Based in Cassis, France, “the Core Program is the flagship program of the Camargo Foundation. Since 1971, the Camargo Foundation has awarded residencies to over 800 Core Program Fellows as part of its mission to support groundbreaking research, experimentation, and interdisciplinary approaches in the Arts and Humanities. Each year, an esteemed panel of scholars and arts professionals selects 18 individuals or teams from over 1,000 submissions from around the world. Winners are awarded residencies in a stunning, contemplative environment where they have the space, time, and freedom to think, create, and connect. Fellowships span 6 to 11 weeks. With each cohort of Fellows, the Foundation strives to foster connections between research and creation. The Camargo Foundation prizes diversity and welcomes applicants from all countries and nationalities, representing a broad range of creative thought and practice. Three main categories are available, and several subcategories for artists’ applications.” NB: “A stipend of 250 USD per week is provided, as is funding for basic transportation to and from Cassis for the Fellow for the residency. In the case of air travel, basic coach class booked in advance is covered.” Also: “An informational webinar will be offered for interested applicants on September 4, 2019 at 11:00am EST (New York City), 5:00pm CET (France).”
Deadline: October 3, 2019 (5pm [presumably Lichfield, UK, time])
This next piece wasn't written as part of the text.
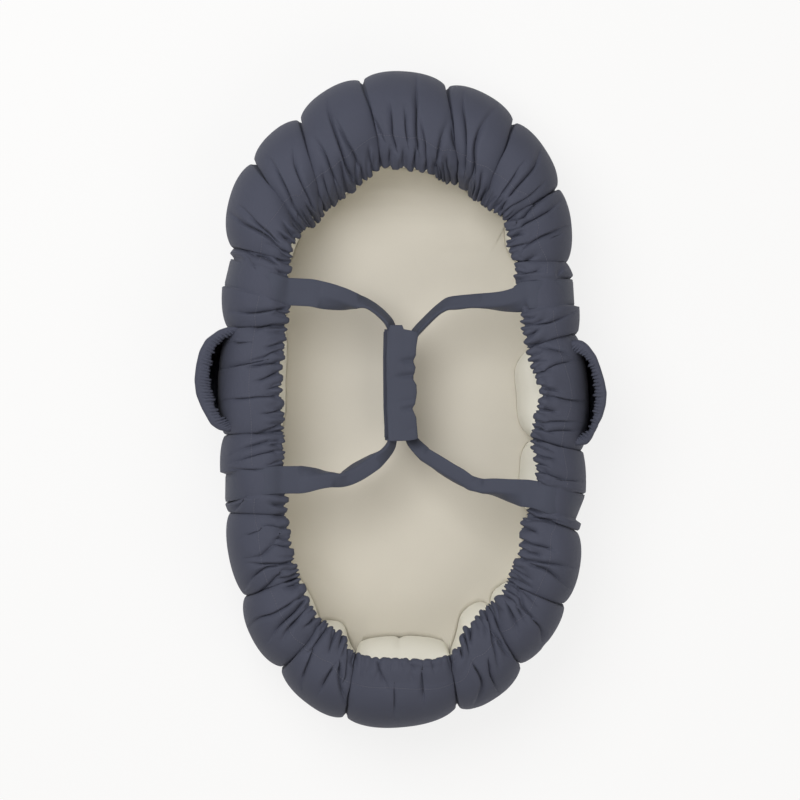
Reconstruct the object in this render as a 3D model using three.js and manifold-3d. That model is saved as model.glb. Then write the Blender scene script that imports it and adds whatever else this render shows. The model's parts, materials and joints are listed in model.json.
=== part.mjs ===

Eligibility is limited to UK residents for this competition. “In the beginning was the Word… join us this summer and make these words echo with your own. Poetry can help us understand the world around us, shine new light in dark corners, and express ourselves in fresh ways. Here at Lichfield Cathedral, we are inviting you to write new poems inspired by the awe and wonder of the anniversary of the Moon landing and that one small step for humanity, to reflect on the origins of the universe and the vastness of space, light and time, and to explore our fragile earth through the themes of creation and cosmology, space travel and astronomical discovery.” NB: “Poems submitted should be written on the theme of either ‘Awe and Wonder’ (7–11 and 12–16 age categories) or ‘Light in our Darkness’ (17–25 and 26 and over age categories). We would like entries to be as creative as possible when interpreting these themes. We are looking for poems which go beyond simple rhyming couplets and limericks; we are looking for original, contemporary poems. This is an invitation to write in new and exciting poetic forms!” Cash prizes for winners in adult categories.
Deadline: October 15 (for the spring [February-April] class)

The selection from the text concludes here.